What the task asks: Below is a listing; restate from it, character for character, the lines beginning at the line holding "(1, 0.1), back_bottom))" and ending at the line holding "obj.parent = empty", both included.

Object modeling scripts
____________

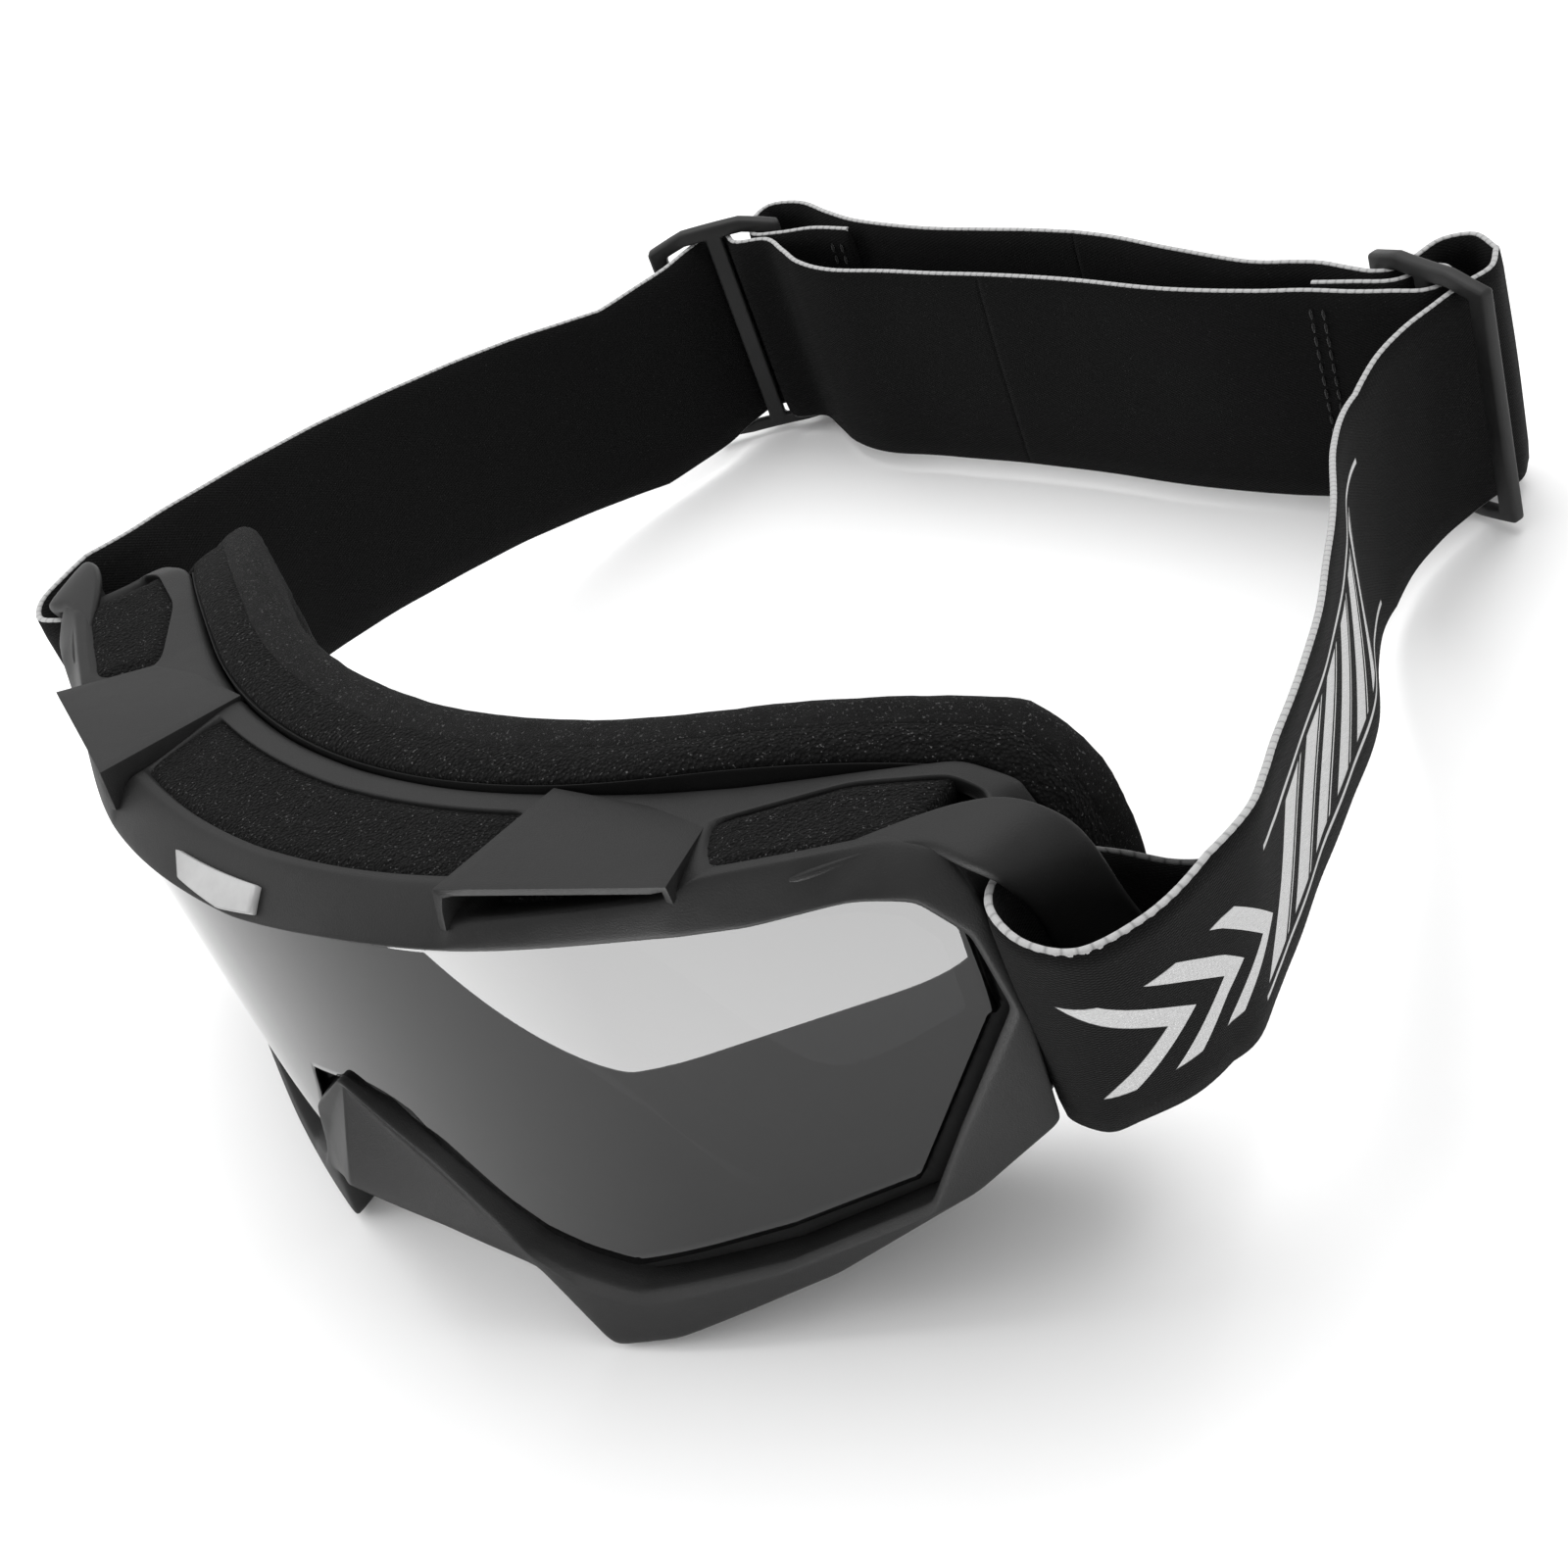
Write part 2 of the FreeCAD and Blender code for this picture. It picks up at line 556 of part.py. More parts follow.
def seam(at, along, bottom):
    """A raised row of stitches, one dash above another, on the face of a strap."""
    turn = math.degrees(math.atan2(along[1], along[0]))
    stitches = []
    for i in range(int(width / STITCH_PITCH) - 1):
        dash = Part.makeBox(size("seam_width"), STITCH_PROUD, STITCH_LENGTH)
        dash.Placement = Placement(Vector(*at, bottom + STITCH_PITCH * (i + 0.6)),
                                   Rotation(Vector(0, 0, 1), turn))
        stitches.append(dash)
    return Part.makeCompound(stitches)


feature("strap_right_end_stitches", seam((38.4, 197.1), (1, 0.1), back_bottom))
feature("strap_left_end_stitches", seam((-70.2, 205.2), (1, 0.05), back_bottom))
ANCHOR_STITCH = (100.4, 68.6)
anchor_stitches = seam(ANCHOR_STITCH, (0.6, 0.8), front_bottom)
feature("strap_left_anchor_stitches", anchor_stitches)
feature("strap_right_anchor_stitches", mirrored(anchor_stitches))

# ---------------------------------------------------------------- check and export
doc.recompute()
for obj in doc.Objects:
    if {"Invalid", "Error"} & set(obj.State):
        raise RuntimeError(f"{obj.Name} failed: {obj.State}")
os.makedirs("parts", exist_ok=True)
overall = FreeCAD.BoundBox()
for obj in nodes:
    shape = obj.Shape
    if shape.isNull() or not shape.isValid() or not shape.Solids:
        raise RuntimeError(f"{obj.Label} has no valid solid")
    overall.add(shape.BoundBox)
    shape.exportStep(f"parts/{obj.Label}.step")
    print(f"{obj.Label}: {len(shape.Solids)} solids, {shape.Volume / 1000:.2f} cm3")
print(f"{len(nodes)} sub-parts, {overall.XLength:.1f} x {overall.YLength:.1f} x "
      f"{overall.ZLength:.1f} mm, centre {overall.Center.x:.2f}, {overall.Center.y:.2f}, "
      f"lowest {overall.ZMin:.2f}")
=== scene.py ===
"""Motorcycle goggles: the looks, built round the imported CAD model.

Shapes are written in goggle millimetres: X from the plane of symmetry towards the wearer's
left, Y back from the front of the lens curve, Z up from the surface the goggles rest on.
placed() turns them into the row frame's metres, from where the CAD lens is.
"""
import math

import bmesh
import bpy
import numpy as np
from mathutils import Matrix, Vector, noise


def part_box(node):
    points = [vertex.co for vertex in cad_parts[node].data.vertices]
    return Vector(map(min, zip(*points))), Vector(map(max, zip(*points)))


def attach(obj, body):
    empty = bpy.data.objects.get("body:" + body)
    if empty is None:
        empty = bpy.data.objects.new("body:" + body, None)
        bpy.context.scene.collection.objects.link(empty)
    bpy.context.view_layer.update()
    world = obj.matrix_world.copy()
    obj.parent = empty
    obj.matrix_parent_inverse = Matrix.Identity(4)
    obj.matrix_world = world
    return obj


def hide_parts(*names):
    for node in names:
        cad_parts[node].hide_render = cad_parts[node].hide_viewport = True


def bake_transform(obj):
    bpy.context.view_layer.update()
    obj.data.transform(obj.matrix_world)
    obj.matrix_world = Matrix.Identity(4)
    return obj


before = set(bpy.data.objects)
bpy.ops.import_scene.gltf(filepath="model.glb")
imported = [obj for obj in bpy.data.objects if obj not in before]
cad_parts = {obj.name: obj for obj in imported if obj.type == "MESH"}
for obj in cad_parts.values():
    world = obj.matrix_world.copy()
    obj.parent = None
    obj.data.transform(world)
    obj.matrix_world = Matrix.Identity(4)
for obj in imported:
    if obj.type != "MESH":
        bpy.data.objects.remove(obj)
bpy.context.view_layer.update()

MM = 0.001
LENS_RADIUS = 92.0
ARC_HALF_CHORD = 46.0
LENS_FRONT = 1.0
LENS_BACK = 2.6
WING_SLOPE = ARC_HALF_CHORD / math.sqrt(LENS_RADIUS**2 - ARC_HALF_CHORD**2)

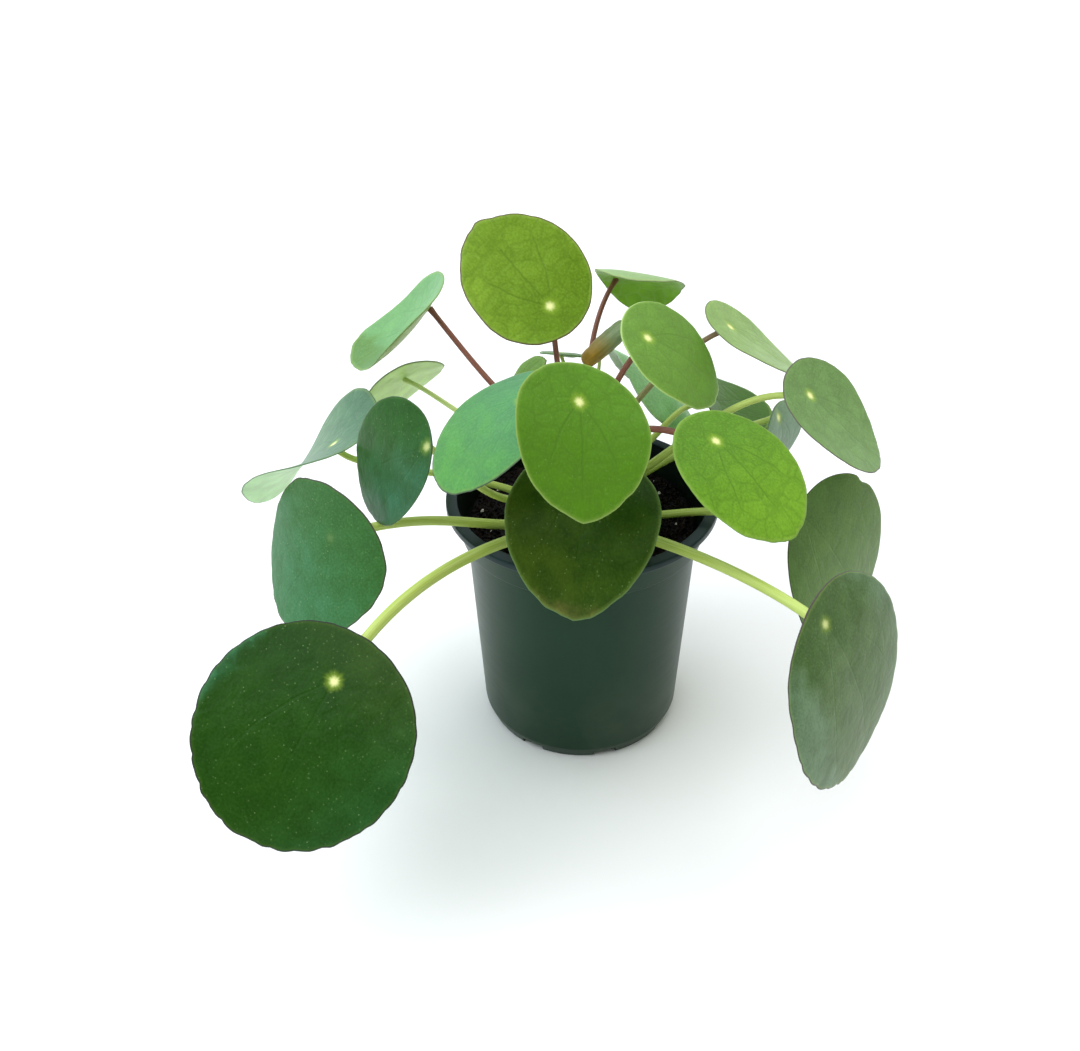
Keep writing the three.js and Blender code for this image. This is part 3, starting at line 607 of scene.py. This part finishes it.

____________

Response below:
feature("strap_right_end_stitches", seam((38.4, 197.1), (1, 0.1), back_bottom))
feature("strap_left_end_stitches", seam((-70.2, 205.2), (1, 0.05), back_bottom))
ANCHOR_STITCH = (100.4, 68.6)
anchor_stitches = seam(ANCHOR_STITCH, (0.6, 0.8), front_bottom)
feature("strap_left_anchor_stitches", anchor_stitches)
feature("strap_right_anchor_stitches", mirrored(anchor_stitches))

# ---------------------------------------------------------------- check and export
doc.recompute()
for obj in doc.Objects:
    if {"Invalid", "Error"} & set(obj.State):
        raise RuntimeError(f"{obj.Name} failed: {obj.State}")
os.makedirs("parts", exist_ok=True)
overall = FreeCAD.BoundBox()
for obj in nodes:
    shape = obj.Shape
    if shape.isNull() or not shape.isValid() or not shape.Solids:
        raise RuntimeError(f"{obj.Label} has no valid solid")
    overall.add(shape.BoundBox)
    shape.exportStep(f"parts/{obj.Label}.step")
    print(f"{obj.Label}: {len(shape.Solids)} solids, {shape.Volume / 1000:.2f} cm3")
print(f"{len(nodes)} sub-parts, {overall.XLength:.1f} x {overall.YLength:.1f} x "
      f"{overall.ZLength:.1f} mm, centre {overall.Center.x:.2f}, {overall.Center.y:.2f}, "
      f"lowest {overall.ZMin:.2f}")
=== scene.py ===
"""Motorcycle goggles: the looks, built round the imported CAD model.

Shapes are written in goggle millimetres: X from the plane of symmetry towards the wearer's
left, Y back from the front of the lens curve, Z up from the surface the goggles rest on.
placed() turns them into the row frame's metres, from where the CAD lens is.
"""
import math

import bmesh
import bpy
import numpy as np
from mathutils import Matrix, Vector, noise


def part_box(node):
    points = [vertex.co for vertex in cad_parts[node].data.vertices]
    return Vector(map(min, zip(*points))), Vector(map(max, zip(*points)))


def attach(obj, body):
    empty = bpy.data.objects.get("body:" + body)
    if empty is None:
        empty = bpy.data.objects.new("body:" + body, None)
        bpy.context.scene.collection.objects.link(empty)
    bpy.context.view_layer.update()
    world = obj.matrix_world.copy()
    obj.parent = empty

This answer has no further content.